When I think of this from a general standpoint, I think it's true and I would encourage anyone to go for something rather than live life with nothing.
But, when I personalize this (as it pertains to my own life and relationships) I think I was happier before I had love and sex, when I was inexperienced. Of course, I still dreamt of those things and wanted them when I was inexperienced, but I didn't really know what I was missing. I just had ideas. You don't really know what you're missing until you have it. Now that I have had it before and don't have it now, I find that I am less happy than I was when I was inexperienced due to knowing exactly what I am missing. I mean, comparatively speaking. So, in a sense, I think it was better to have never loved at all.
What are your thoughts?
Better to have never loved at all than to experience a loss. But losing people does help one grow and be able to develop more meaningful relationships. It's complicated. I guess.
Better to have never loved at all than to experience a loss. But losing people does help one grow and be able to develop more meaningful relationships. It's complicated. I guess.
I don't know...
I've definitely loved on many levels and I've lost in different ways. As much as I hate it to this day, but I can see how it can make us better.
The term isn’t meant to imply you will or should feel better about a situation involving loving another, it’s implying that without having another to share your feelings with you would have never known what love could feel like....you would have never had those feelings to feel.
It’s a smaller example of the larger methodology that without the involvement and commingling of others you would be isolated in your own hubris and actions. We need others to have experiences with, share with and learn from, otherwise life is nothing more than our own isolation. What we can gain from others is wider than what we can gain by a solitary and isolated existence.
Life isn’t just about the things that bring you comfort and joy. Discomfort is an inherent part of living.
Avoiding discomfort is avoiding life. Avoiding life is avoiding living.
Last edited by rego00123; 07-16-2019 at 03:01 PM..
l really don't know .
And l;ve wondered believe me.
like wth are you suppose to do with feelings and memories after a 19yr marriage. How are you suppose to feel about it all .
Was it better it happened , god knows, well obviously apart from your kids if you had them.
Or what are you suppose to feel after spending 3yrs with someone and having highs like you've never had , ever, yet it still ends.

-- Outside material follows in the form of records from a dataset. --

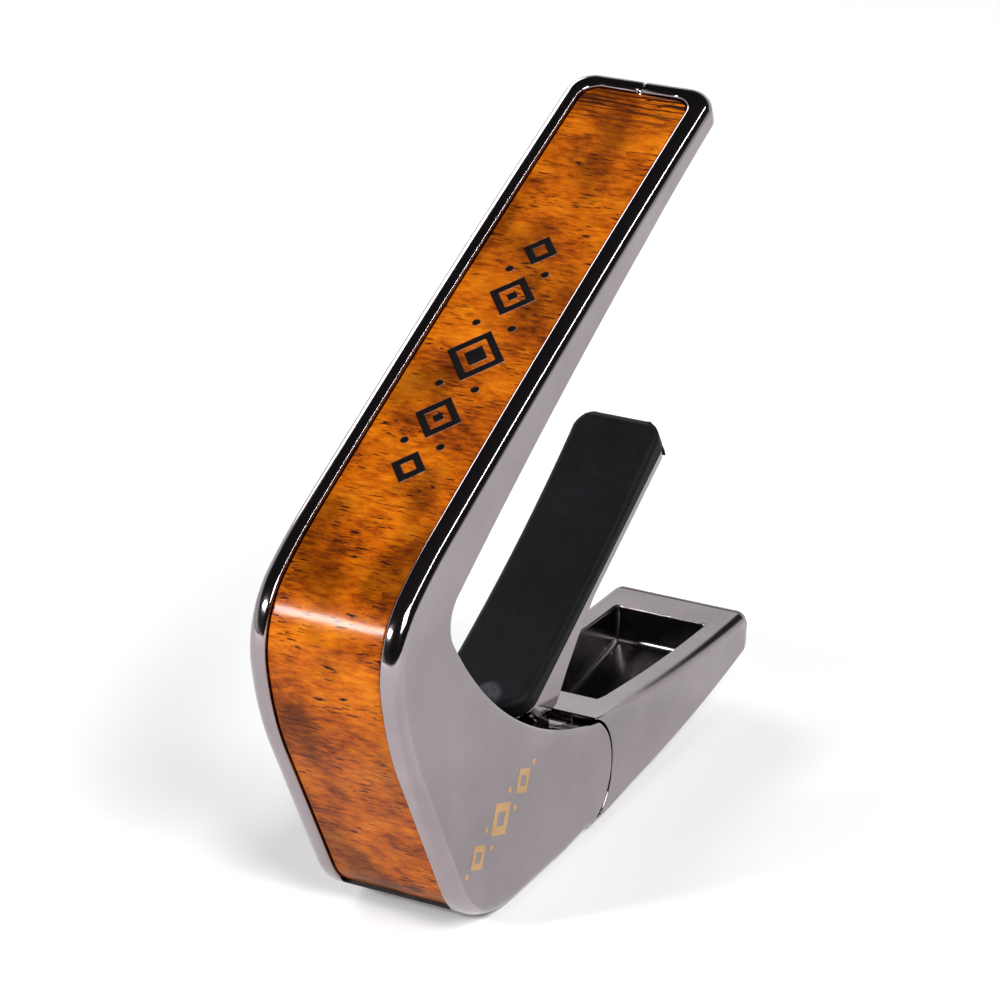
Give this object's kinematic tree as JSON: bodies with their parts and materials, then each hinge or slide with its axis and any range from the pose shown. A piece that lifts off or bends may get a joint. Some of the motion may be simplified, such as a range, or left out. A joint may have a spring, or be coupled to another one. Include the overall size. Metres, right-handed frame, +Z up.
{
  "type": "guitar capo",
  "caption": "Spring-closed guitar capo: a curved cast body with a wood inlay and a fret pad, and a one-piece pivoting lever with a neck pad and a hollow handle.",
  "frame": {"origin": "centre of the outline in plan, on the flat underside that the capo stands on", "axes": "+X from the elbow towards the end of the handle, +Y across the width, +Z up from the underside to the tip of the front arm"},
  "size_m": [0.0778, 0.016, 0.0704],
  "materials": {
    "cast_body": "polished black nickel plate on cast zinc",
    "cast_lever": "polished black nickel plate on cast zinc",
    "wood": "figured brown hardwood under clear gloss lacquer",
    "rubber": "matte moulded silicone rubber",
    "pad_carrier": "moulded nylon",
    "adhesive": "thin adhesive film",
    "steel": "ground steel",
    "spring_wire": "drawn spring wire, lightly oiled",
    "bushing": "turned bronze",
    "spool": "moulded acetal"
  },
  "bodies": {
    "body": {"main_body": "cast_body", "inlay_adhesive": "adhesive", "arm_inlay": "wood", "fret_pad_carrier": "pad_carrier", "fret_pad": "rubber", "pivot_pin": "steel", "pin_cap": "cast_body", "spring_spool": "spool", "torsion_spring": "spring_wire"},
    "lever": {"lever": "cast_lever", "neck_pad_adhesive": "adhesive", "neck_pad": "rubber", "bushing_left": "bushing", "bushing_right": "bushing"}
  },
  "joints": [
    {"name": "lever_pivot", "type": "hinge", "parent": "body", "child": "lever", "pos_m": [-0.0016, 0, 0.0064], "axis": [0, 1, 0], "range_deg": [0, 26], "stiffness_Nm_per_rad": 1, "springref_deg": -20.05, "deforming": ["torsion_spring"]}
  ]
}
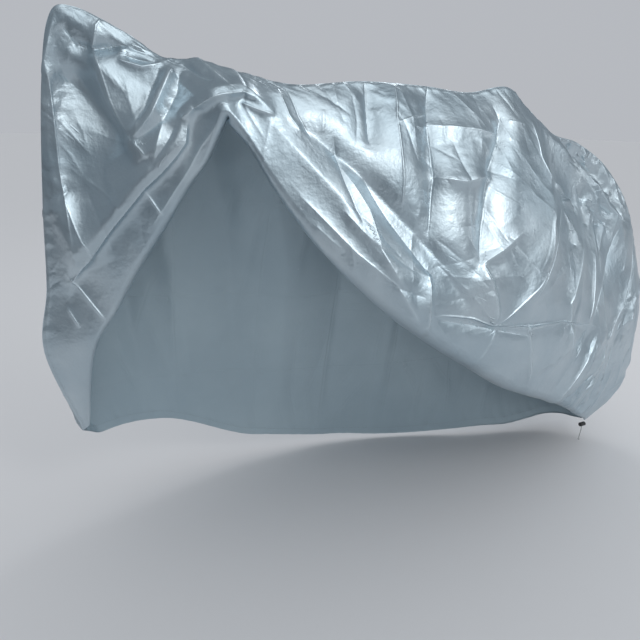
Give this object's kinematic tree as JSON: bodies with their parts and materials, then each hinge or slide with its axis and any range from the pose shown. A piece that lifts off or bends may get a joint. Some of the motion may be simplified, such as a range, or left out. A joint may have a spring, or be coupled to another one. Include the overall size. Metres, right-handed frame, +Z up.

Are you lucky because you had those high in your life many won't have, or are they just more useless memories , yaknow,
To stack away with the rest of them like they didn't happen.
Then there's all the heartache and crap you go through when it all turns to crap.
Stuff you can never know if you haven't been through it.
So was it worth it.
Or would you rather have just skipped it all seems as it all came to nothing in the end anyway and with everything you went through because of it all.
Personally, l still don't know if l had the choice knowing the outcome in advance before hand, which path l'd had taken.